Principal Component-Based Radiative Transfer Model (PCRTM) for Hyperspectral Remote Sensors for UV, VVIS, NIR, IR, and FIR Spectral Regions

Fast and accurate radiative transfer models are needed to efficiently process satellite hyperspectral remote sensors. We have developed a Principal Component-based radiative transfer model (PCRTM) which can simulate TOA radiance or reflectance spectra in the cloudy atmosphere for far IR, IR, NIR, VIS, and UV spectral regions quickly and accurately. Multi-scattering of multiple layers of clouds/aerosols is included in the model.

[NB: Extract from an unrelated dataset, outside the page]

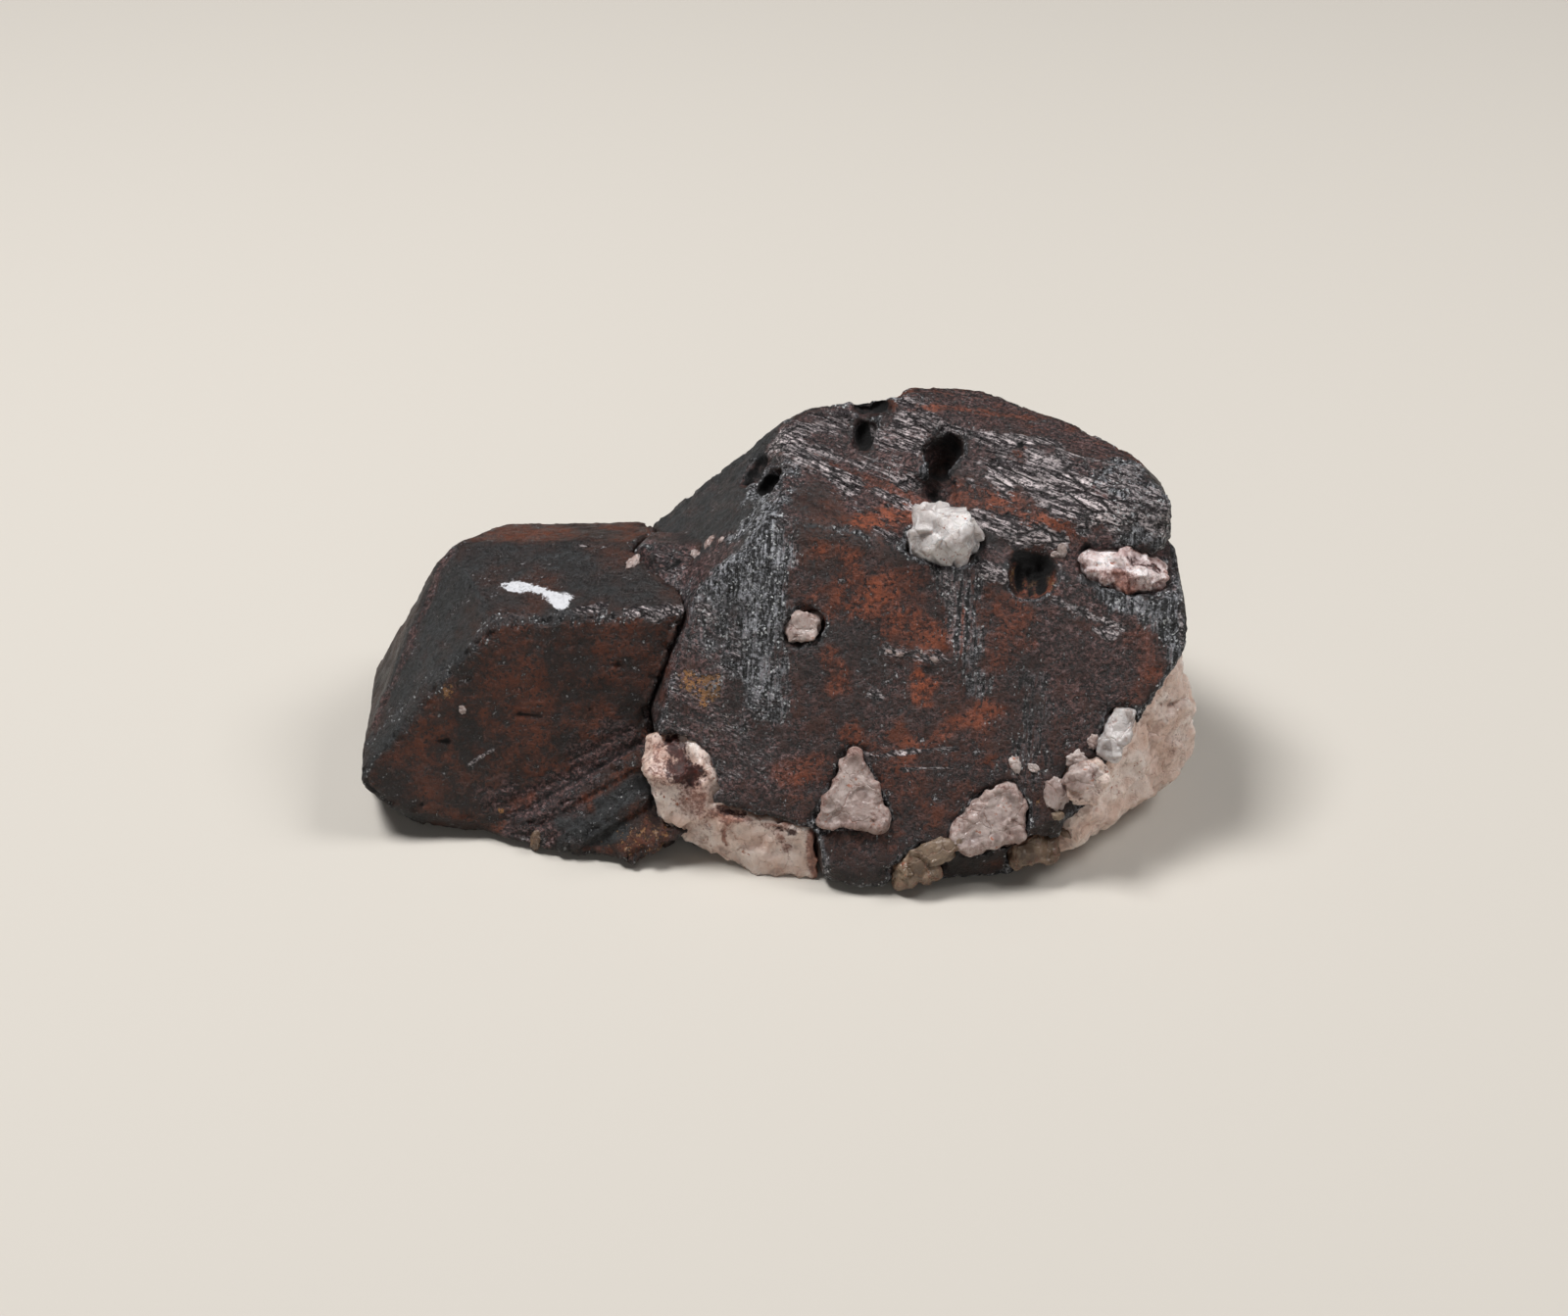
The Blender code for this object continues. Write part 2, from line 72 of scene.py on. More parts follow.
# Two vertices of a frame node closer than this are one, in metres.
WELD = 1e-7

# The way that the thin parting layers run over the tops, the oblique ledges where the small
# crystal is broken, and the striations down the large crystal's front.
PARTING = (0.85, -0.53, -0.02)
LEDGE_TREND = (0.861, 0.217, 0.459)
FALL_LINE = (-0.06, -0.59, -0.80)

# The direction that the large crystal's front looks to, and how far out that face is, in mm.
LARGE_FRONT = (-0.056, -0.803, 0.593)
FRONT_REACH = 17.9

# The way that the beds of the knob and the vein open, in the large crystal's top.
BED_OPENS = (0.0, -0.3, 0.95)

# Where the small crystal meets its neighbours.
TOWARDS_LARGE = (0.94, -0.17, -0.3)

# How far a point stands out from a smoother surface, in mm, where wear starts and is full; the
# same where an edge has broken to grit; and how deep it lies where painted shade starts and is
# full.
WORN_OUT = (0.04, 0.22)
EDGE_OUT = (0.06, 0.26)
HOLLOW_IN = (0.10, 0.38)

# How unevenly edges are worn, and in patches of what size in mm.
UNEVEN_WEAR = 0.8
WEAR_PATCH = 2.2

# How raggedly a mark ends, as a share of its half width, and over what size in mm.
MARK_WOBBLE = 1.1
MARK_RAGS = 2.6

# A stepped layer's heights are rounded to this many steps in a millimetre.
LAYER_STEPS = 4

# How much of what a flush quartz piece stands proud is pressed down, and what is left, in mm.
PRESSED = 0.75
LEFT_PROUD = 0.1

# Rounds of smoothing that find the hollows of a quartz piece.
QUARTZ_CALM = 16


class Cover(Enum):
    """What lies on a mineral, or how it is broken. The value is its attribute's name."""

    SLATE = "slate"
    FILM = "iron_film"
    RUST = "orange_rust"
    TARNISH = "purple_tarnish"
    GRIT = "sparkling_grit"
    SILVER = "silvery_parting"
    OCHRE = "ochre_specks"
    CHALK = "white_chalk"
    # Painted shade: pits, hollows and sunk seams are drawn near black on ferberite; on quartz it is
    # dark iron stain with painted shade.
    PIT_SHADE = "painted_pit_shade"
    STAIN = "iron_stain"


@dataclass(frozen=True)
class PhotoCamera:
    """The photograph's camera, in millimetres and pixels of the 1600 by 1343 frame."""

    width: int = 1600
    height: int = 1343
    focal: float = 2406.0
    tilt: float = 38.1
    place: tuple[float, float, float] = (0.822, -173.737, 146.5)
    sensor: float = 36.0

    def ray(self, px: float, py: float) -> Vector:
        """The direction in which the camera sees a pixel.

        Args:
            px: Pixels from the photograph's left edge.
            py: Pixels from its top edge.

        Returns:
            A unit vector in the frame's axes.
        """
        down = math.radians(self.tilt)
        ahead = Vector((0, math.cos(down), -math.sin(down)))
        above = Vector((0, math.sin(down), math.cos(down)))
        right = Vector((1, 0, 0))
        across = (px - self.width / 2) / self.focal
        upward = (self.height / 2 - py) / self.focal
        return (ahead + right * across + above * upward).normalized()

    def make(self) -> bpy.types.Object:
        """Makes Blender's camera, and returns it."""
        data = bpy.data.cameras.new("photo_camera")
        data.sensor_width = self.sensor
        data.lens = self.focal / self.width * self.sensor
        data.clip_start = 0.01
        camera = bpy.data.objects.new("photo_camera", data)
        camera.location = Vector(self.place) * MM
        camera.rotation_euler = (math.radians(90 - self.tilt), 0, 0)
        bpy.context.scene.collection.objects.link(camera)
        bpy.context.scene.camera = camera
        return camera


@dataclass(frozen=True)
class Mark:
    """A patch or a streak on the specimen, placed by the pixels that its middle line passes.

    cover: what it is. path: its middle line in the photograph, one pixel for a round patch.
    width: how wide it is, in mm. amount: how much of the surface it takes along its middle,
    where a negative one wipes that share of the cover away. relief: how far it stands out, in
    mm, or is sunk if it is negative.
    """

    cover: Cover
    path: tuple[tuple[float, float], ...]
    width: float
    amount: float = 1.0
    relief: float = 0.0


@dataclass(frozen=True)
class FacetLook:
    """What covers all of a crystal that looks one way: azimuth and dip as in the frame's source.

    azimuth: 0 is +Y and 90 is +X. dip: 0 is up. reach: how many degrees from it still count.
    """

    azimuth: float
    dip: float
    reach: float
    covers: dict[Cover, float]

    def way(self) -> np.ndarray:
        """The unit vector that the facet looks along."""
        turn, lean = math.radians(self.azimuth), math.radians(self.dip)
        return np.array(
            (math.sin(turn) * math.sin(lean), math.cos(turn) * math.sin(lean), math.cos(lean))
        )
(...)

Polarization components can also be calculated. The computation speed is 3 to 4 orders of magnitude faster than MODTRAN5, LBLRTM, and VLIDORT. The PCRTM calculated radiance spectra agree with reference RTM calculated radiance spectra very well (0.03 K in IR and 0.05% in solar). Comparisons of the PCRTM model calculations with observed AIRS, CrIS, IASI, NAST-I, and SCIAMACHY data will be presented. The solar-PCRTM has been developed for CLARREO PathFinder (CPF) and has been extensively used for CPF science algorithms. The PCRTM can also be used for many current and future NASA future missions such as EMIT, SBG, TEMPO, and PACE.